Lower than they realize.

Mike the Brooklyn Trolley Blogger writes RE Joba:

Sorry Jane; Brian Cashman flat out broke Joba Chamberlain and rendered him inconsequential. The Yankees don’t know how to groom pitchers and never have in 38 years since BOSS bought the team. They buy other team’s pitchers instead. I’ll be generous and say Guidry; Righetti; Pettitte; and Wang (don’t make me laugh) were the only starting pitchers to do anything worthy of discussion that came from within. Ian Kennedy, Hughes and Joba were All Hurt at one point. Outside of Hughes, the most recent attempt to groom a pitcher is A BIG FAIL, and adds to the Yankees’ woeful history of not farming up pitchers under the Stienbrenner’s. To dispute this you must come up with names. Drabek and Rijo did nothing in a Yankee uniform. Other than who I mentioned, who else did? There are none and don’t even try to insult Guidry; Righetti or Andy by naming someone who is very ordinary.
The JOBA RUSE is over people.
I blogged about this very topic Tuesday before he even showed up fat. The writing has been on the wall for all to read. There’s no denying, Brian Cashman broke it.
….Hey Prince, can we by-pass Spring Training and get right to it?

I can’t argue with any of the points. I’d have to examine the Yankees pitchers who’ve made it as Yankees. Ted Lilly and others made it, but did it elsewhere; how much credit should go to the Yankees for development needs to be determined.

Because the big club was impatient doesn’t mean they didn’t have a hand in the success of said pitchers.

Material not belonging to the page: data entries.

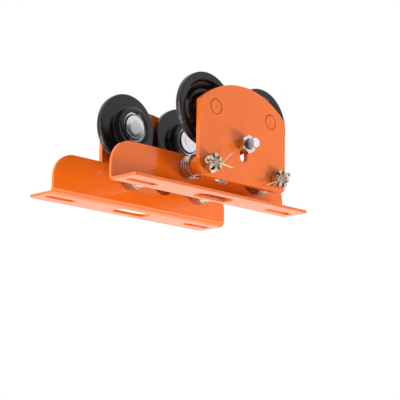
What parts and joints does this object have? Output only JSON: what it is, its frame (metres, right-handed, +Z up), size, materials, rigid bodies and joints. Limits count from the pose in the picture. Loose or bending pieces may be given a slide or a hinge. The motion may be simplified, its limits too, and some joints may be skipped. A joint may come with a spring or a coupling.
{
  "type": "manual beam trolley",
  "caption": "Push-type trolley that rolls on the lower flange of an I-beam, with arched side plates, flanged wheels and folded slotted brackets that carry the load below",
  "frame": {"origin": "in the plane of the bracket flanges' undersides, midway between the two brackets and at the middle of their length", "axes": "+X runs along the beam towards the trolley's short end, +Y goes across the beam from the near side plate to the far one, +Z is up"},
  "size_m": [0.241, 0.1842, 0.1258],
  "materials": {
    "orange_paint": "glossy orange powder coat",
    "black_enamel": "glossy black enamel on turned steel",
    "yellow_zinc": "zinc plating with yellow passivation",
    "white_zinc": "bright zinc plating",
    "bearing_steel": "ground bearing steel",
    "black_rubber": "matte black seal rubber"
  },
  "bodies": {
    "frame": {"bracket_near": "orange_paint", "bracket_far": "orange_paint", "side_plate_near": "orange_paint", "side_plate_far": "orange_paint", "sleeves_near": "orange_paint", "sleeves_far": "orange_paint", "cross_shaft_left": "yellow_zinc", "cross_shaft_right": "yellow_zinc", "spacer_rings_left": "yellow_zinc", "spacer_rings_right": "yellow_zinc", "washers_near_left": "white_zinc", "washers_near_right": "white_zinc", "washers_far_left": "white_zinc", "washers_far_right": "white_zinc", "castle_nut_near_left": "yellow_zinc", "castle_nut_near_right": "yellow_zinc", "castle_nut_far_left": "yellow_zinc", "castle_nut_far_right": "yellow_zinc", "split_pin_near_left": "yellow_zinc", "split_pin_near_right": "yellow_zinc", "split_pin_far_left": "yellow_zinc", "split_pin_far_right": "yellow_zinc", "axle_near_left": "white_zinc", "axle_near_right": "white_zinc", "axle_far_left": "white_zinc", "axle_far_right": "white_zinc", "axle_washer_near_left": "white_zinc", "axle_washer_near_right": "white_zinc", "axle_washer_far_left": "white_zinc", "axle_washer_far_right": "white_zinc", "bearing_inner_near_left": "bearing_steel", "bearing_inner_near_right": "bearing_steel", "bearing_inner_far_left": "bearing_steel", "bearing_inner_far_right": "bearing_steel"},
    "roller_near_left": {"wheel_near_left": "black_enamel", "bearing_outer_near_left": "bearing_steel", "bearing_seals_near_left": "black_rubber", "snap_ring_near_left": "bearing_steel", "ball_cage_near_left": "bearing_steel"},
    "roller_near_right": {"wheel_near_right": "black_enamel", "bearing_outer_near_right": "bearing_steel", "bearing_seals_near_right": "black_rubber", "snap_ring_near_right": "bearing_steel", "ball_cage_near_right": "bearing_steel"},
    "roller_far_left": {"wheel_far_left": "black_enamel", "bearing_outer_far_left": "bearing_steel", "bearing_seals_far_left": "black_rubber", "snap_ring_far_left": "bearing_steel", "ball_cage_far_left": "bearing_steel"},
    "roller_far_right": {"wheel_far_right": "black_enamel", "bearing_outer_far_right": "bearing_steel", "bearing_seals_far_right": "black_rubber", "snap_ring_far_right": "bearing_steel", "ball_cage_far_right": "bearing_steel"},
    "guard_near": {"guard_stud_near": "white_zinc", "guard_nuts_near": "white_zinc"},
    "guard_far": {"guard_stud_far": "white_zinc", "guard_nuts_far": "white_zinc"}
  },
  "joints": [
    {"name": "wheel_near_left_spin", "type": "hinge", "parent": "frame", "child": "roller_near_left", "pos_m": [-0.0125, -0.05285, 0.088], "axis": [0, 1, 0], "continuous": true},
    {"name": "wheel_near_right_spin", "type": "hinge", "parent": "frame", "child": "roller_near_right", "pos_m": [0.0675, -0.05285, 0.088], "axis": [0, 1, 0], "continuous": true},
    {"name": "wheel_far_left_spin", "type": "hinge", "parent": "frame", "child": "roller_far_left", "pos_m": [-0.0125, 0.05285, 0.088], "axis": [0, 1, 0], "continuous": true},
    {"name": "wheel_far_right_spin", "type": "hinge", "parent": "frame", "child": "roller_far_right", "pos_m": [0.0675, 0.05285, 0.088], "axis": [0, 1, 0], "continuous": true},
    {"name": "guard_near_slide", "type": "slide", "parent": "frame", "child": "guard_near", "axis": [0, 0, 1], "range_m": [-0.012, 0]},
    {"name": "guard_far_slide", "type": "slide", "parent": "frame", "child": "guard_far", "axis": [0, 0, 1], "range_m": [-0.012, 0]}
  ]
}
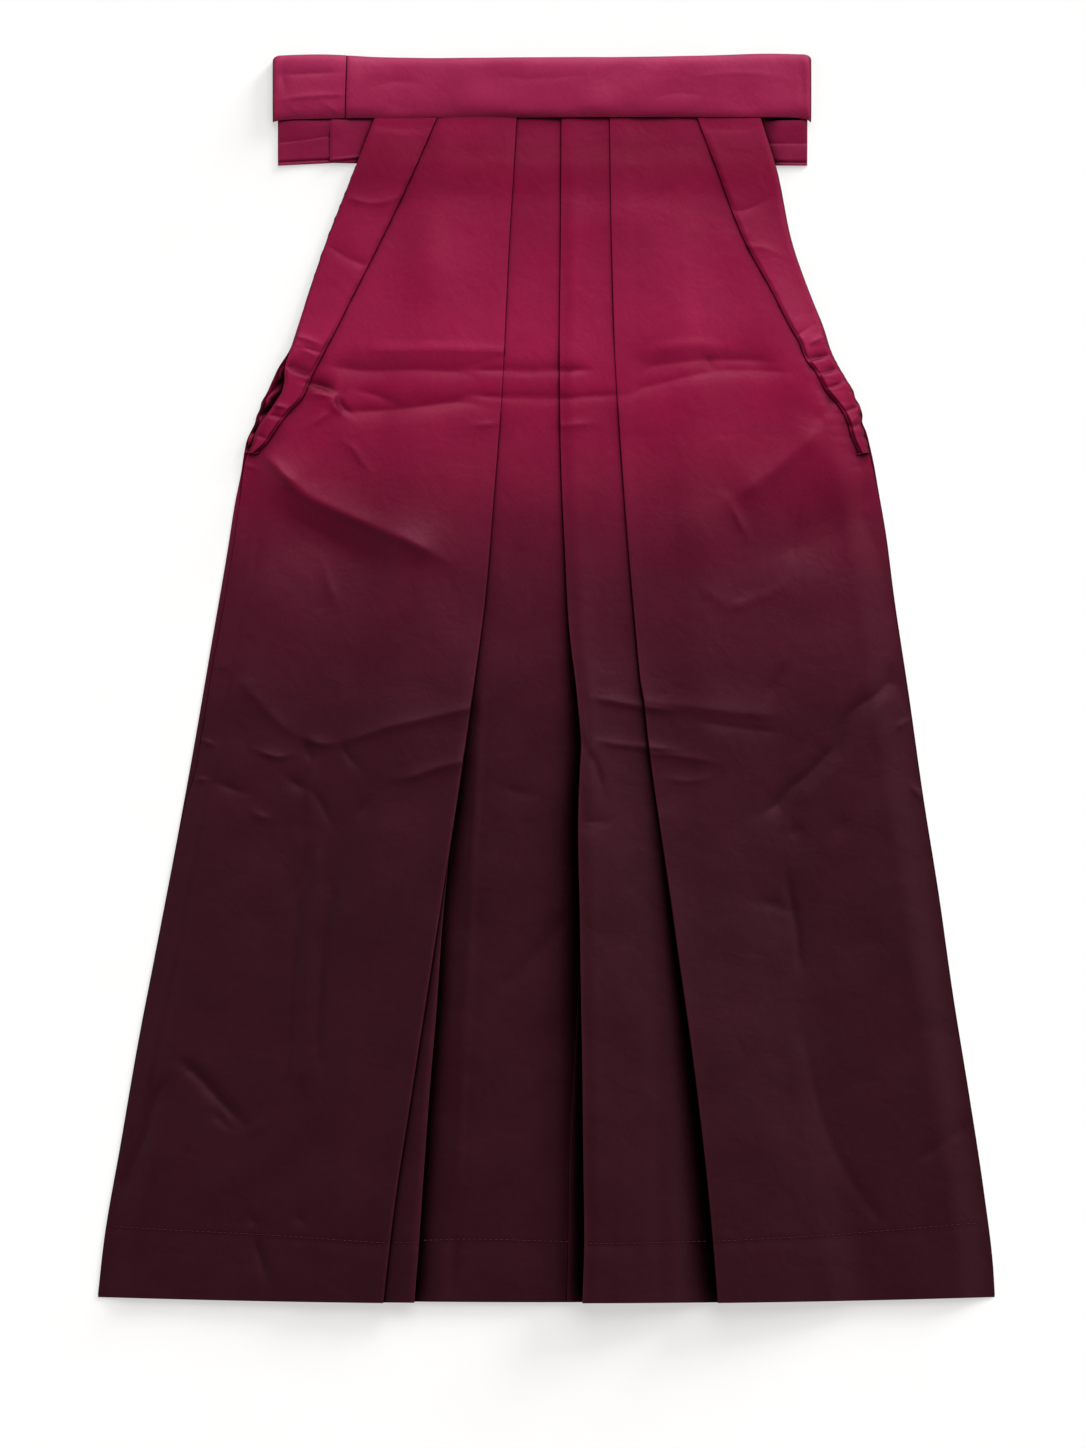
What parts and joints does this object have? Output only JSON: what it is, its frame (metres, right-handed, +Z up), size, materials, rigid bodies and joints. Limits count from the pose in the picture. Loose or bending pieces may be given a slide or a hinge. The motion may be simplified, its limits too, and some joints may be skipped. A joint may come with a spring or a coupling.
{
  "type": "hakama trousers",
  "caption": "Pleated hakama trousers laid flat with the front up, belt and ties folded, flared legs in crimson-to-plum satin.",
  "frame": {"origin": "on the surface that the trousers lie on, under the middle of their outline", "axes": "+X across the garment to the right as seen from above, +Y up the garment from the hem to the belt, +Z up from the surface"},
  "size_m": [0.6912, 0.961, 0.0194],
  "materials": {
    "panel_satin": "polyester satin dyed from crimson at the belt to dark plum at the hem",
    "strip_satin": "polyester satin, crimson, folded and pressed",
    "belt_satin": "polyester satin over a stiffener, crimson"
  },
  "bodies": {
    "root": {"back_left_panel": "panel_satin", "back_right_panel": "panel_satin", "back_left_side_strip": "strip_satin", "back_right_side_strip": "strip_satin", "back_belt": "belt_satin", "back_tie_fold": "belt_satin", "front_centre_panel": "panel_satin", "front_left_inner_pleat": "panel_satin", "front_left_panel": "panel_satin", "front_centre_inner_pleat": "panel_satin", "front_centre_pleat": "panel_satin", "front_right_panel": "panel_satin", "front_left_side_strip": "strip_satin", "front_right_side_strip": "strip_satin", "front_belt": "belt_satin", "front_belt_tie": "belt_satin", "front_tie_folds": "belt_satin"}
  },
  "joints": []
}
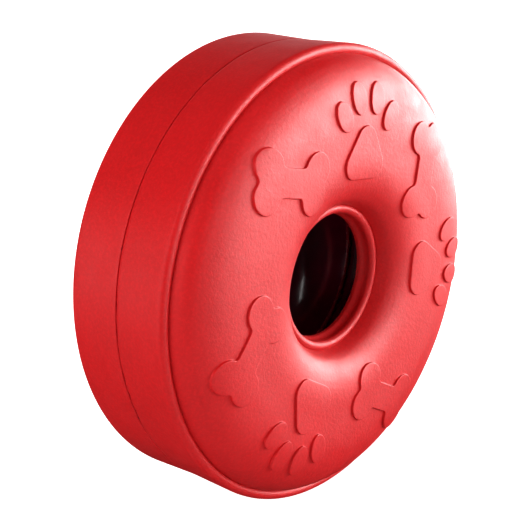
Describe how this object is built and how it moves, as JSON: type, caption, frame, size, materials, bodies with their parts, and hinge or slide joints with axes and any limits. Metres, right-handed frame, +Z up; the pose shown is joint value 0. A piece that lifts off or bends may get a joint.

Impatience and the “name” players took precedence over giving the youngsters a chance. We’ll get a clearer view this year as Ivan Nova will be a necessity and not a luxury; Dellin Betances could also play a part this season.

Will there be rules and regulations? Due to the situational immediacy and club desperation, probably not.

If anyone has access to ESPN Insider, please send me the Dave Cameron posting on why letting C.C. Sabathia walk if he opts out of his contract is a good move for the Yankees.

He might have solid points; he might be writing stat zombie, blockheaded idiocy. I need to see what he says before retorting one way or the other.